**Records supplied:**

-*-*-

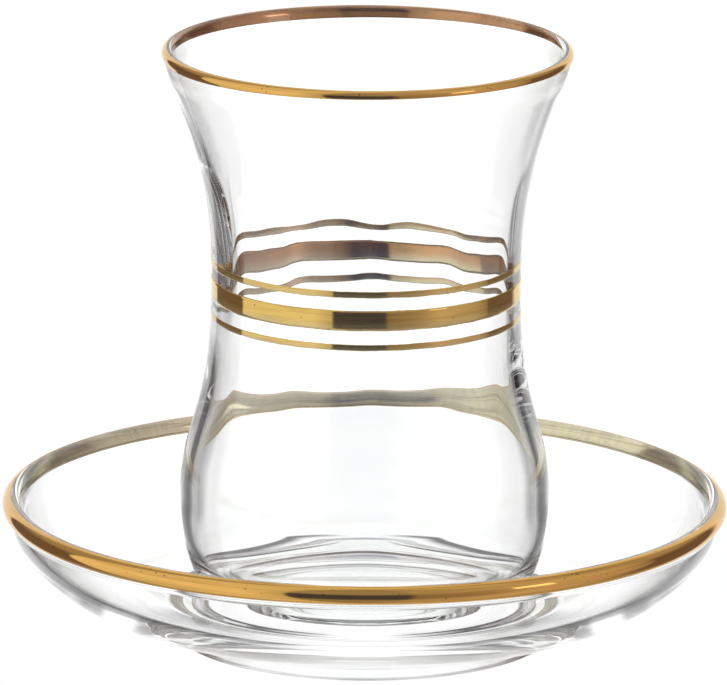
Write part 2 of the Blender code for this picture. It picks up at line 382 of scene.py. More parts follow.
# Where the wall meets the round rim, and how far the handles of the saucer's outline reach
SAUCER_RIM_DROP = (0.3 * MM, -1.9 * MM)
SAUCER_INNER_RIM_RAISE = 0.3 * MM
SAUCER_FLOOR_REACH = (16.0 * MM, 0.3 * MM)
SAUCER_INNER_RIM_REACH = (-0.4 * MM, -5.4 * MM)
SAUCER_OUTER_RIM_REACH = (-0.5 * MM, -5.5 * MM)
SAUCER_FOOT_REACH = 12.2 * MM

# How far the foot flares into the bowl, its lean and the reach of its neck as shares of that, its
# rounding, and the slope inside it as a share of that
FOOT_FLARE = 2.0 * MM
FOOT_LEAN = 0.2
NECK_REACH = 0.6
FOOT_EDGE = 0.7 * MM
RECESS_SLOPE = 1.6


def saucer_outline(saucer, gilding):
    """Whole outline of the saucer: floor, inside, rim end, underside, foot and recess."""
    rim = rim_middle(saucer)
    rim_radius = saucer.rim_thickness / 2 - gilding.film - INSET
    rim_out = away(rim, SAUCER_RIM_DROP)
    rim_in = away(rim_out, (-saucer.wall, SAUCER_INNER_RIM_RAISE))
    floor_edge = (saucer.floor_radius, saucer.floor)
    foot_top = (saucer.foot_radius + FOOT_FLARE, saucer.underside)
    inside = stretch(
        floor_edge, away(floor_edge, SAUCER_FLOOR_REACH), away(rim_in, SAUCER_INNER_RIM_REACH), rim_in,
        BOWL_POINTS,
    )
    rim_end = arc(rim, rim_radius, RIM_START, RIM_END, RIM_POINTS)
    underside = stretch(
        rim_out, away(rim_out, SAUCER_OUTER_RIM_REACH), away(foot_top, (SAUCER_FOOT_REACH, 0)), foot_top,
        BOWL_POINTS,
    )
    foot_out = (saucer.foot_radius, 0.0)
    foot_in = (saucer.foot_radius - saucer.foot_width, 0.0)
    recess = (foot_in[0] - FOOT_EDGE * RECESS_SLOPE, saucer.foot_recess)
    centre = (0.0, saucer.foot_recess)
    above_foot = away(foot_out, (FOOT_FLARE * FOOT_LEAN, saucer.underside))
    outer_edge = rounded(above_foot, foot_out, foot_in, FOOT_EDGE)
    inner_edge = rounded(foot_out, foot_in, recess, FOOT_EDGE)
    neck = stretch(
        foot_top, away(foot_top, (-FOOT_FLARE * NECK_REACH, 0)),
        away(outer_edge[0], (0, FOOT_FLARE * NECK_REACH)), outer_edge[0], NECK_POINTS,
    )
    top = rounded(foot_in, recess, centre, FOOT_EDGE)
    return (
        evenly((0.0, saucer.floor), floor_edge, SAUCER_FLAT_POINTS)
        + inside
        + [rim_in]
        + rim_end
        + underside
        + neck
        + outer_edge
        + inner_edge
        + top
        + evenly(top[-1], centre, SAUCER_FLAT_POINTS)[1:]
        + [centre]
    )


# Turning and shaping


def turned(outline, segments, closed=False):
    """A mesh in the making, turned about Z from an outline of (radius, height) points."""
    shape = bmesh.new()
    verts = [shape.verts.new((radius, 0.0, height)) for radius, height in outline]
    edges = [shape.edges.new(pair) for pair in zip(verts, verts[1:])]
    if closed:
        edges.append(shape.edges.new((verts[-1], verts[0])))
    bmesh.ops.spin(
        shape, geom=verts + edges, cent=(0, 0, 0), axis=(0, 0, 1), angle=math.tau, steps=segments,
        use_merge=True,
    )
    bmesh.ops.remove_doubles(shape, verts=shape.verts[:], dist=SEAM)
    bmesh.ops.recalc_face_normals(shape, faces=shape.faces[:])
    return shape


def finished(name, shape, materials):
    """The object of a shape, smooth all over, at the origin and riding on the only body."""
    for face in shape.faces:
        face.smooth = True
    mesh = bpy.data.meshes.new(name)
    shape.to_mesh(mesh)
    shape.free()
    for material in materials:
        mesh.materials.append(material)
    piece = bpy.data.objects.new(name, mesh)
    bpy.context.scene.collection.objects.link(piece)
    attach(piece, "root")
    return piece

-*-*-

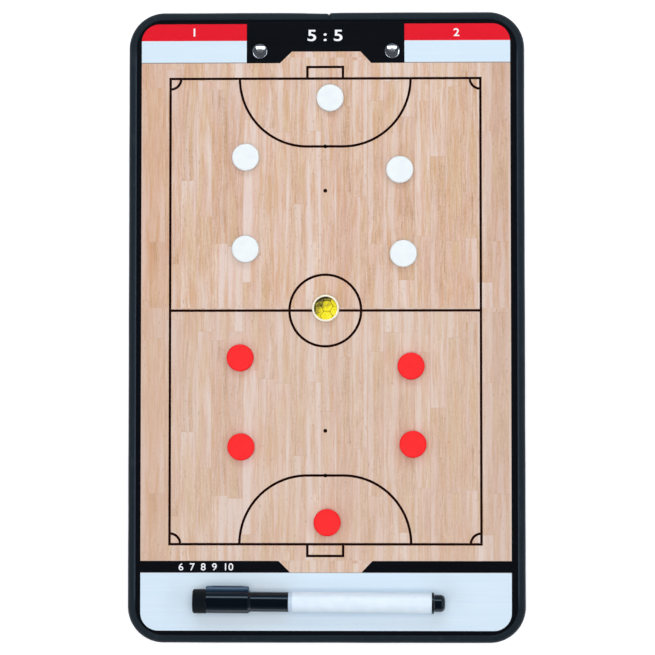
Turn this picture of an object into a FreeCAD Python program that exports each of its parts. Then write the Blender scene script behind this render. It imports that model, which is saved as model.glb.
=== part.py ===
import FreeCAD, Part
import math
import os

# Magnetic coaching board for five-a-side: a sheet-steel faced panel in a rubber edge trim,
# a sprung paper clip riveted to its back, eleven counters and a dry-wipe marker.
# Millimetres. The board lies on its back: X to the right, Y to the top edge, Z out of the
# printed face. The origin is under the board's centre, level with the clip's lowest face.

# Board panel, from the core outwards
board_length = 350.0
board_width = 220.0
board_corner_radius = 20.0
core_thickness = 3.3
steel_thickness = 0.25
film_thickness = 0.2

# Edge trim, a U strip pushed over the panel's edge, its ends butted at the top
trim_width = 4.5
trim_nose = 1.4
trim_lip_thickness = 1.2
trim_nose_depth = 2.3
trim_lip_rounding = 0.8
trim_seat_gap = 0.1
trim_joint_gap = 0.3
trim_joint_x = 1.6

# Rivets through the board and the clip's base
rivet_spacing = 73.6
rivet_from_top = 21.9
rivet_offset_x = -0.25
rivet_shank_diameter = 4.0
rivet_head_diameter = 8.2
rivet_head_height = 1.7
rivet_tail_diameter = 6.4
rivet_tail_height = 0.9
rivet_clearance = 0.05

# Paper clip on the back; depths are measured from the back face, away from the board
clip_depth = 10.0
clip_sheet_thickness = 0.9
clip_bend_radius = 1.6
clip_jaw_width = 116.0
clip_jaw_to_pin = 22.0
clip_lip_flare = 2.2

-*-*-

**Exercise:**
Extract the lines from the line with "Turn this picture" to the line with "film_thickness = 0.2", inclusive, reproducing them exactly and leaving out every other line.

**The solution:**
Turn this picture of an object into a FreeCAD Python program that exports each of its parts. Then write the Blender scene script behind this render. It imports that model, which is saved as model.glb.
=== part.py ===
import FreeCAD, Part
import math
import os

# Magnetic coaching board for five-a-side: a sheet-steel faced panel in a rubber edge trim,
# a sprung paper clip riveted to its back, eleven counters and a dry-wipe marker.
# Millimetres. The board lies on its back: X to the right, Y to the top edge, Z out of the
# printed face. The origin is under the board's centre, level with the clip's lowest face.

# Board panel, from the core outwards
board_length = 350.0
board_width = 220.0
board_corner_radius = 20.0
core_thickness = 3.3
steel_thickness = 0.25
film_thickness = 0.2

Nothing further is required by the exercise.